Except in so far as the Constituent Assembly enacted laws, each dominion was to be governed so far as possible in accordance with the Government of India Act, 1935. However, discretionary and individual judgement powers of the Governor-General and Governors under that Act were to lapse.
(v) Indian States– The sovereignty of the British Crown over the Indian States lapsed with effect from August 15, 1947. Along with this, the treaties and agreements between his Majesty and the Indian States also lapsed. The States thus became sovereign entities. The States were given the freedom, if they so wished, to join India or Pakistan, or to remain as independent entities.

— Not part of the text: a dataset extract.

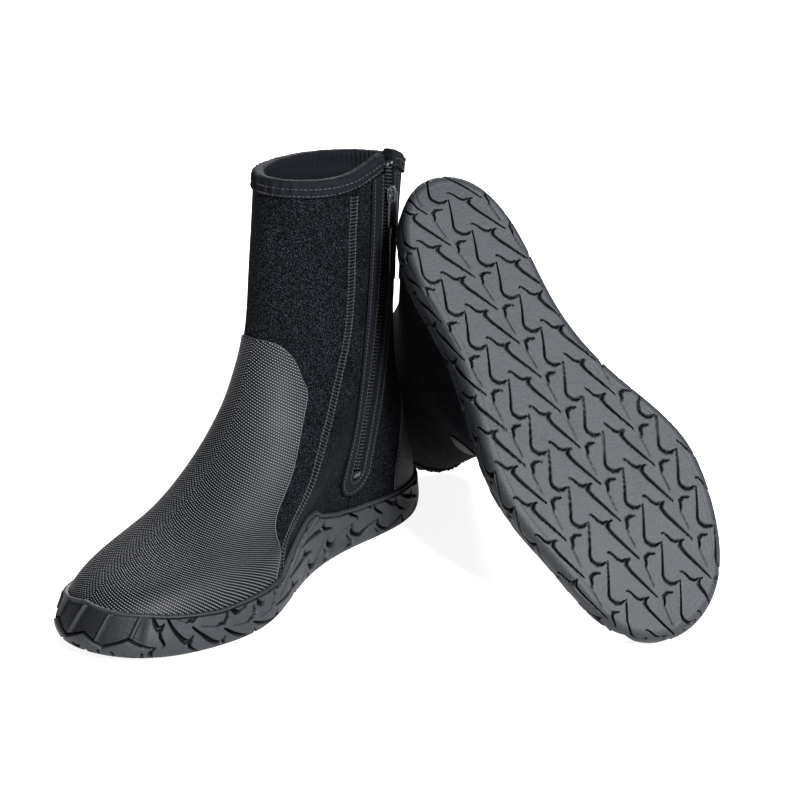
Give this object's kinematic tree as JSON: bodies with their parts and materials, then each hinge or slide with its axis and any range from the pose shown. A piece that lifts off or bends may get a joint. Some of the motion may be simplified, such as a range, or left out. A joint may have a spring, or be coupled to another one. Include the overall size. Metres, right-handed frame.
{
  "type": "neoprene dive boots",
  "caption": "Pair of zipped neoprene dive boots with moulded rubber soles: one stands upright and the other leans against it on its toe and collar, sole turned up.",
  "frame": {"origin": "on the ground under the middle of the right boot's sole, 145 mm in front of its heel", "axes": "-Z is the outward normal of the right boot's sole, -Y runs from its heel towards its toe, +X towards its inner side, where the zip is and the left boot leans"},
  "size_m": [0.3355, 0.3907, 0.2492],
  "materials": {
    "rubber": "matte moulded",
    "neoprene": "matte knit face",
    "footbed": "felted foam",
    "overlay": "matte, fine raised texture",
    "binding": "matte woven",
    "zip_tape": "woven",
    "zip_teeth": "moulded satin",
    "zip_metal": "black lacquer, satin"
  },
  "bodies": {
    "right_boot": {"right_outsole": "rubber", "right_toe_bumper": "rubber", "right_sock_sole": "neoprene", "right_footbed": "footbed", "right_front_panel": "neoprene", "right_inner_quarter": "neoprene", "right_heel_quarter": "neoprene", "right_toe_overlay": "overlay", "right_heel_overlay": "overlay", "right_collar_binding": "binding", "right_zip_tape_front": "zip_tape", "right_zip_tape_rear": "zip_tape", "right_zip_teeth_front": "zip_teeth", "right_zip_teeth_rear": "zip_teeth", "right_zip_top_stop_front": "zip_metal", "right_zip_top_stop_rear": "zip_metal", "right_zip_bottom_stop": "zip_metal", "right_zip_facing": "binding", "right_zip_gusset": "neoprene"},
    "right_zip_slider": {"right_zip_slider": "zip_metal"},
    "right_zip_pull": {"right_zip_pull_loop": "zip_metal", "right_zip_pull_tab": "zip_teeth"},
    "left_boot": {"left_outsole": "rubber", "left_toe_bumper": "rubber", "left_sock_sole": "neoprene", "left_footbed": "footbed", "left_front_panel": "neoprene", "left_inner_quarter": "neoprene", "left_heel_quarter": "neoprene", "left_toe_overlay": "overlay", "left_heel_overlay": "overlay", "left_collar_binding": "binding", "left_zip_tape_front": "zip_tape", "left_zip_tape_rear": "zip_tape", "left_zip_teeth_front": "zip_teeth", "left_zip_teeth_rear": "zip_teeth", "left_zip_top_stop_front": "zip_metal", "left_zip_top_stop_rear": "zip_metal", "left_zip_bottom_stop": "zip_metal", "left_zip_facing": "binding", "left_zip_gusset": "neoprene"},
    "left_zip_slider": {"left_zip_slider": "zip_metal"},
    "left_zip_pull": {"left_zip_pull_loop": "zip_metal", "left_zip_pull_tab": "zip_teeth"}
  },
  "joints": [
    {"name": "left_boot_away", "type": "slide", "parent": "right_boot", "child": "left_boot", "axis": [1, 0, 0], "range_m": [0, 0.3]},
    {"name": "right_zip", "type": "hinge", "parent": "right_boot", "child": "right_zip_slider", "pos_m": [0.034, -0.53732, 0.20477], "axis": [-0.9986, 0, 0.0523], "range_deg": [0, 14]},
    {"name": "right_zip_pull_swivel", "type": "hinge", "parent": "right_zip_slider", "child": "right_zip_pull", "pos_m": [0.03932, 0.0831, 0.22434], "axis": [-0.9846, -0.1682, 0.0466], "range_deg": [0, 30]},
    {"name": "left_zip", "type": "hinge", "parent": "left_boot", "child": "left_zip_slider", "pos_m": [0.38578, 0.16456, -0.39369], "axis": [0.4508, 0.844, 0.2906], "range_deg": [0, 14]},
    {"name": "left_zip_pull_flip", "type": "hinge", "parent": "left_zip_slider", "child": "left_zip_pull", "pos_m": [-0.0216, 0.22744, 0.07044], "axis": [-0.7244, -0.0492, 0.6876], "range_deg": [0, 170]}
  ]
}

(vi) Tribal Areas– As in the case of Indian States, the treaties and agreements between His Majesty and any person having authority in the tribal areas lapsed; and so did the obligations, rights and functions of His Majesty under such agreements and treaties.
(vii) Abolition of the Office of Secretary of State for India– The office of the Secretary of State for India and his advisory board were abolished and instead the Secretary of Commonwealth Relations was to handle matters between the dominions and Great Britain.
(viii) British Monarch was no longer Emperor of India– The title Emperor of India was deleted from the Royal style of the British Monarch.
(ix) Miscellaneous– The other provisions of the Act dealt with the Civil Services, the Armed Forces, the British Forces in India, etc. The rights and privileges of the Civil Services were protected. Provision was made for division of Armed Forces and retention of the authority and jurisdiction of His Majesty over the British Forces stationed on the territories of India and Pakistan.
An Interim Government was formed on September 2, 1946. headed by Pt. Jawaharlal Nehru. After the elections to the Central and provincial legislatures and the Constituent Assembly in June 1946. Lord Wavell invited Pt. Jawaharlal Nehru in August 1946 to consider proposals for the formation of an Interim Government at the centre.